**Problem details**
Look below. Copy each line that has "bending" in it.

**Stored data**
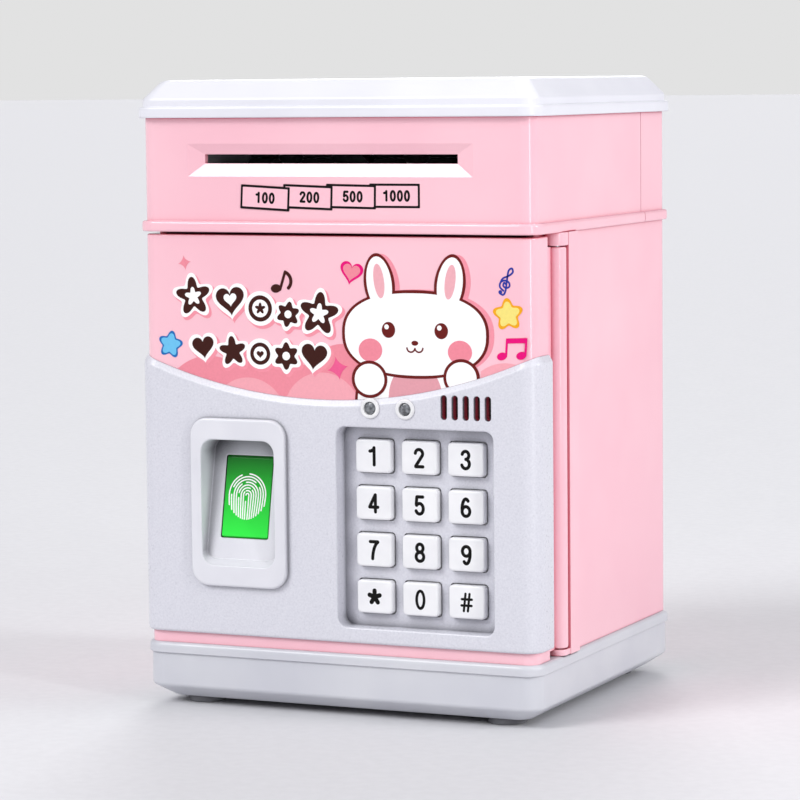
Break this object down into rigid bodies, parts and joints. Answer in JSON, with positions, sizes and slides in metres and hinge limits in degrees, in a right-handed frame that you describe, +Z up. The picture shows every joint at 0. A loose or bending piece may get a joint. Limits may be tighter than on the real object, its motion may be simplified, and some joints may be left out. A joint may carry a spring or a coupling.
{
  "type": "safe coin bank",
  "caption": "Toy safe money box with a hinged keypad door, fingerprint push window, motor note feed behind a front slot, coin slot in the cap and a battery base.",
  "frame": {"origin": "on the ground under the middle of the bank's whole width and depth", "axes": "+Z up, front and door towards -Y, door hinge on +X"},
  "size_m": [0.134, 0.1204, 0.1935],
  "materials": {
    "pink_shell": "moulded, satin gloss",
    "grey_panel": "fine-textured, matte",
    "grey_base": "fine-textured, satin",
    "pale_cap": "moulded, satin gloss",
    "inner_pink": "moulded, matte",
    "white_plastic": "moulded, matte",
    "key_plastic": "moulded, printed",
    "green_window": "translucent, lit from below",
    "lamp_clip": "moulded, gloss",
    "rubber": "moulded, matte",
    "mat_rubber": "silicone, matte",
    "steel": "zinc plated",
    "brass": "plain",
    "gear_plastic": "acetal, natural",
    "board": "solder mask",
    "black_plastic": "moulded, matte",
    "cell_wrap": "printed film wrap"
  },
  "bodies": {
    "housing": {"base_tray": "grey_base", "feet": "rubber", "battery_cover": "grey_base", "battery_cover_screw": "steel", "aa_cells": "cell_wrap", "battery_contacts": "brass", "base_screws": "steel", "body_shell": "pink_shell", "strike_plate": "steel", "hinge_pins": "steel", "hood_deck": "inner_pink", "hood_shell": "pink_shell", "hood_rear": "pink_shell", "hood_screws": "steel", "top_cap": "pale_cap", "coin_chute": "white_plastic", "feed_frame": "white_plastic", "note_motor": "steel", "note_guide": "white_plastic", "note_switch": "black_plastic"},
    "door": {"door_shell": "pink_shell", "control_panel": "grey_panel", "fingerprint_bezel": "grey_panel", "door_liner": "inner_pink", "liner_screws": "steel", "keypad_mat": "mat_rubber", "keypad_board": "board", "status_leds": "lamp_clip", "speaker": "black_plastic", "window_board": "board", "lock_motor": "steel", "latch_cover": "inner_pink"},
    "drive_roller": {"drive_shaft": "steel", "drive_gear": "gear_plastic", "drive_rings": "rubber"},
    "pinch_roller": {"pinch_shaft": "steel", "pinch_rings": "rubber"},
    "idler": {"idler_gear": "gear_plastic"},
    "pinion": {"motor_pinion": "brass"},
    "lever": {"switch_lever": "steel"},
    "latch": {"latch_bolt": "steel"},
    "lock_gear": {"lock_pinion": "gear_plastic"},
    "window": {"fingerprint_window": "green_window"},
    "button_1": {"key_1": "key_plastic"},
    "button_2": {"key_2": "key_plastic"},
    "button_3": {"key_3": "key_plastic"},
    "button_4": {"key_4": "key_plastic"},
    "button_5": {"key_5": "key_plastic"},
    "button_6": {"key_6": "key_plastic"},
    "button_7": {"key_7": "key_plastic"},
    "button_8": {"key_8": "key_plastic"},
    "button_9": {"key_9": "key_plastic"},
    "button_star": {"key_star": "key_plastic"},
    "button_0": {"key_0": "key_plastic"},
    "button_hash": {"key_hash": "key_plastic"}
  },
  "joints": [
    {"name": "door_hinge", "type": "hinge", "parent": "housing", "child": "door", "pos_m": [0.0639, -0.036, 0.08], "axis": [0, 0, 1], "range_deg": [0, 110]},
    {"name": "roller_spin", "type": "hinge", "parent": "housing", "child": "drive_roller", "pos_m": [0, -0.0415, 0.1632], "axis": [1, 0, 0], "continuous": true},
    {"name": "pinch_spin", "type": "hinge", "parent": "housing", "child": "pinch_roller", "pos_m": [0, -0.0415, 0.1742], "axis": [1, 0, 0], "continuous": true},
    {"name": "idler_spin", "type": "hinge", "parent": "housing", "child": "idler", "pos_m": [-0.053, -0.02662, 0.15921], "axis": [1, 0, 0], "continuous": true},
    {"name": "pinion_spin", "type": "hinge", "parent": "housing", "child": "pinion", "pos_m": [-0.053, -0.01542, 0.15921], "axis": [1, 0, 0], "continuous": true},
    {"name": "lever_tilt", "type": "hinge", "parent": "housing", "child": "lever", "pos_m": [0, -0.0235, 0.1653], "axis": [1, 0, 0], "range_deg": [0, 15], "stiffness_Nm_per_rad": 0.01},
    {"name": "latch_slide", "type": "slide", "parent": "door", "child": "latch", "axis": [-1, 0, 0], "range_m": [0, 0.0036]},
    {"name": "lock_gear_turn", "type": "hinge", "parent": "door", "child": "lock_gear", "pos_m": [-0.04, -0.0456, 0.11], "axis": [0, 0, 1], "range_deg": [0, 58]},
    {"name": "window_press", "type": "slide", "parent": "door", "child": "window", "axis": [0, 0.9799, -0.1994], "range_m": [0, 0.0008], "stiffness_N_per_m": 800},
    {"name": "press_1", "type": "slide", "parent": "door", "child": "button_1", "axis": [0, 1, 0], "range_m": [0, 0.0012], "stiffness_N_per_m": 600},
    {"name": "press_2", "type": "slide", "parent": "door", "child": "button_2", "axis": [0, 1, 0], "range_m": [0, 0.0012], "stiffness_N_per_m": 600},
    {"name": "press_3", "type": "slide", "parent": "door", "child": "button_3", "axis": [0, 1, 0], "range_m": [0, 0.0012], "stiffness_N_per_m": 600},
    {"name": "press_4", "type": "slide", "parent": "door", "child": "button_4", "axis": [0, 1, 0], "range_m": [0, 0.0012], "stiffness_N_per_m": 600},
    {"name": "press_5", "type": "slide", "parent": "door", "child": "button_5", "axis": [0, 1, 0], "range_m": [0, 0.0012], "stiffness_N_per_m": 600},
    {"name": "press_6", "type": "slide", "parent": "door", "child": "button_6", "axis": [0, 1, 0], "range_m": [0, 0.0012], "stiffness_N_per_m": 600},
    {"name": "press_7", "type": "slide", "parent": "door", "child": "button_7", "axis": [0, 1, 0], "range_m": [0, 0.0012], "stiffness_N_per_m": 600},
    {"name": "press_8", "type": "slide", "parent": "door", "child": "button_8", "axis": [0, 1, 0], "range_m": [0, 0.0012], "stiffness_N_per_m": 600},
    {"name": "press_9", "type": "slide", "parent": "door", "child": "button_9", "axis": [0, 1, 0], "range_m": [0, 0.0012], "stiffness_N_per_m": 600},
    {"name": "press_star", "type": "slide", "parent": "door", "child": "button_star", "axis": [0, 1, 0], "range_m": [0, 0.0012], "stiffness_N_per_m": 600},
    {"name": "press_0", "type": "slide", "parent": "door", "child": "button_0", "axis": [0, 1, 0], "range_m": [0, 0.0012], "stiffness_N_per_m": 600},
    {"name": "press_hash", "type": "slide", "parent": "door", "child": "button_hash", "axis": [0, 1, 0], "range_m": [0, 0.0012], "stiffness_N_per_m": 600}
  ],
  "couplings": [
    {"joint": "pinch_spin", "follows": "roller_spin", "ratio": -1.3864},
    {"joint": "idler_spin", "follows": "roller_spin", "ratio": -1.2},
    {"joint": "pinion_spin", "follows": "roller_spin", "ratio": 2},
    {"joint": "lock_gear_turn", "follows": "latch_slide", "rad_per_m": 277.78}
  ]
}
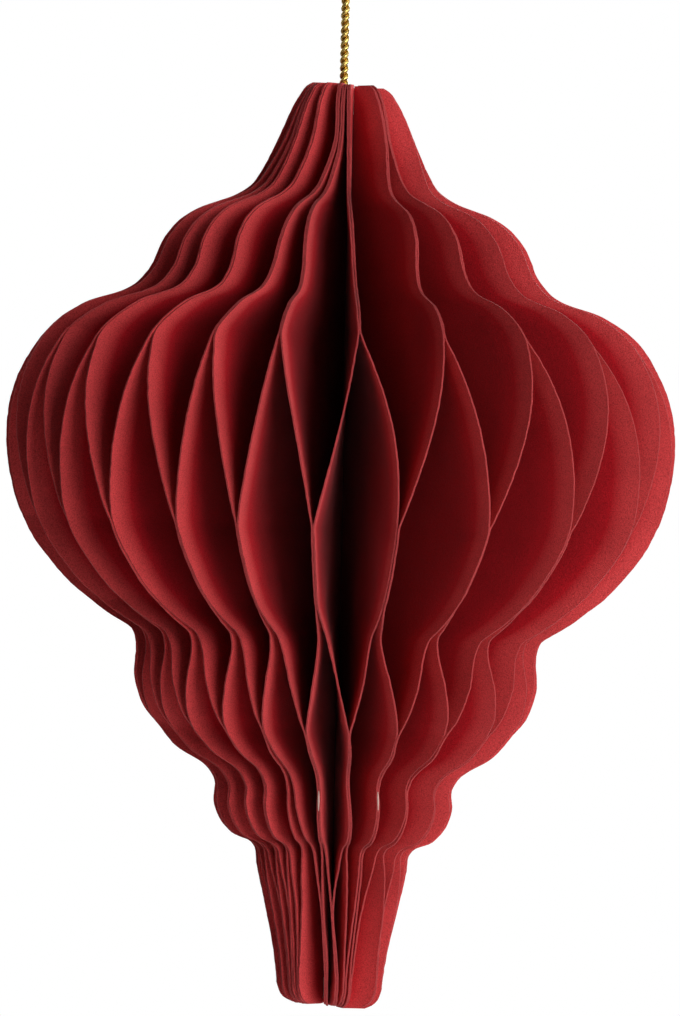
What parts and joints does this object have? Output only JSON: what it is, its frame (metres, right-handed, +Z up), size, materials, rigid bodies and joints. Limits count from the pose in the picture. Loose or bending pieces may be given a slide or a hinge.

**Exercise solution**
Break this object down into rigid bodies, parts and joints. Answer in JSON, with positions, sizes and slides in metres and hinge limits in degrees, in a right-handed frame that you describe, +Z up. The picture shows every joint at 0. A loose or bending piece may get a joint. Limits may be tighter than on the real object, its motion may be simplified, and some joints may be left out. A joint may carry a spring or a coupling.
What parts and joints does this object have? Output only JSON: what it is, its frame (metres, right-handed, +Z up), size, materials, rigid bodies and joints. Limits count from the pose in the picture. Loose or bending pieces may be given a slide or a hinge.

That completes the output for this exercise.